While Mr. Johnson never received a clear response to his inquiries from AE, he concluded that in part he had been negatively profiled for charging purchases at Walmart.

Banks decline to discuss these profiles, preferring to express confidence in their general business savvy, but the sales skills that convinced home buyers to take on liar loans do not necessarily lend themselves to predicting what individual card users will do out on the streets and in the shopping malls. In fact, banks face the same problem that gambling casinos have faced since they formalized the rules of blackjack for their card dealers; once the casinos fixed the rules of engagement, they opened the door to professional "card counters" manipulating the system for gain.

In a similar way, banks' algorithms depend on consumers being unaware of them. Now that understanding of particular red flags is spreading through the Web, banks are facing a mass of consumers who have learned a bit about the mathematics of default detection -- enough to circumvent the algorithms.

What are the known red flags? Downscale shopping venues is one, as Johnson learned. Buying necessities on credit is another -- notably gas and groceries. This suggests the credit card holder is broke, and thus a default risk. (I once had a card frozen in less than five minutes for buying gas and then using it at Walmart; my pattern had fit the profile of a stolen card -- testing the card at a gas station and then rushing to Walmart to max it out.)

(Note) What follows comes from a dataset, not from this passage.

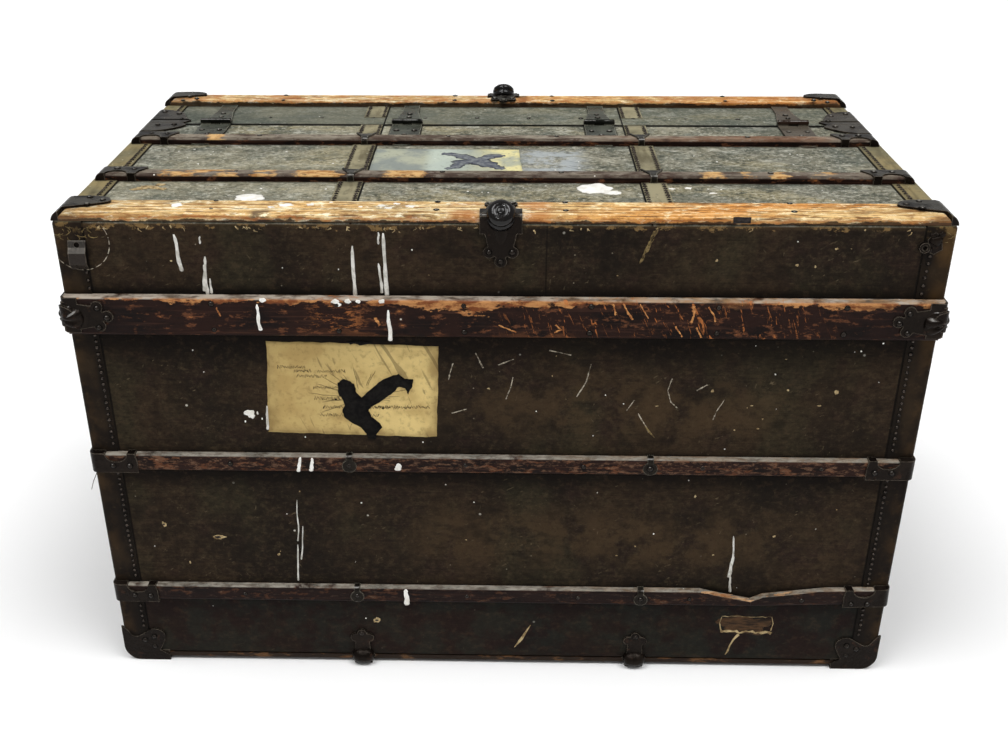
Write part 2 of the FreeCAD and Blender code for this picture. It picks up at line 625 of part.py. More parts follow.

However Christmas changes the situation. A thoughtfully structured $300 purchase of food and beverages at a Costco or Trader Joe's -- even if the bank receives the item details -- looks like splurging for holiday festivities, even if the food goes into the freezer and the beverages into the pantry. Four hundred dollars at a tire store looks like a frugal, sensible Christmas gift to a spouse, even if the old tires were bald, and probably even if the brakes were done at the same time -- though the same amount spent at an auto repair shop might be a red flag.

A new computer looks like a sensible gift to a kid in college, rather than an unemployed cardholder desperately replacing their own dying computer. Large charges of staples at an office supply store could be wisely-timed end-of-year tax-deductible purchases for a small business or a 1099 worker. A year's supply of clothes for the cardholder them self looks like holiday clothing gifts. A gas purchase more than 50 miles from home the day before Christmas looks like a family driving to a Christmas get-together.

Fair Isaac's "FICO 8" is supposed to profile the new default patterns of the Great Recession, but mathematics never do a perfect job of predicting human behavior, and the company that failed to flag the mortgage bubble is unlikely to do much better with the continuing implosion of the credit card bubble -- if FICO mattered, since Christmas spending is a fast-paced affair. Banks receiving point-of-sale purchasing detail can move faster, but usually do not take action if the purchases are plausible for Christmastime.

If there is a return to splurging, as compared to the 2009 Christmas season, this will further camouflage the necessity-driven purchasing of the unemployed and under-employed as they max out their remaining cards.

What are the legal consequences for consumers who max-and-walk? Few, if any, says attorney Janet Sherwood of Corte Madera, California: "Fraud is a crime requiring intent, and if consumers don't openly discuss their plans, there is nothing in a pattern of Christmas-time splurging to prove intent." So fraud as a civil matter ends if the cardholder keeps mum. (A bank might still sue for the debt itself -- but could not easily sue for punitive damages.)

Criminal charges are even less likely than a lawsuit. A district attorney's office staff is dealing with violent crime, auto theft, and burglaries every day.

Said attorney David Wellenbrock, formerly a Deputy District Attorney in San Joaquin County, California, "There aren't enough resources to be pursuing fraud charges against consumers -- plus banks should be big enough to look after themselves."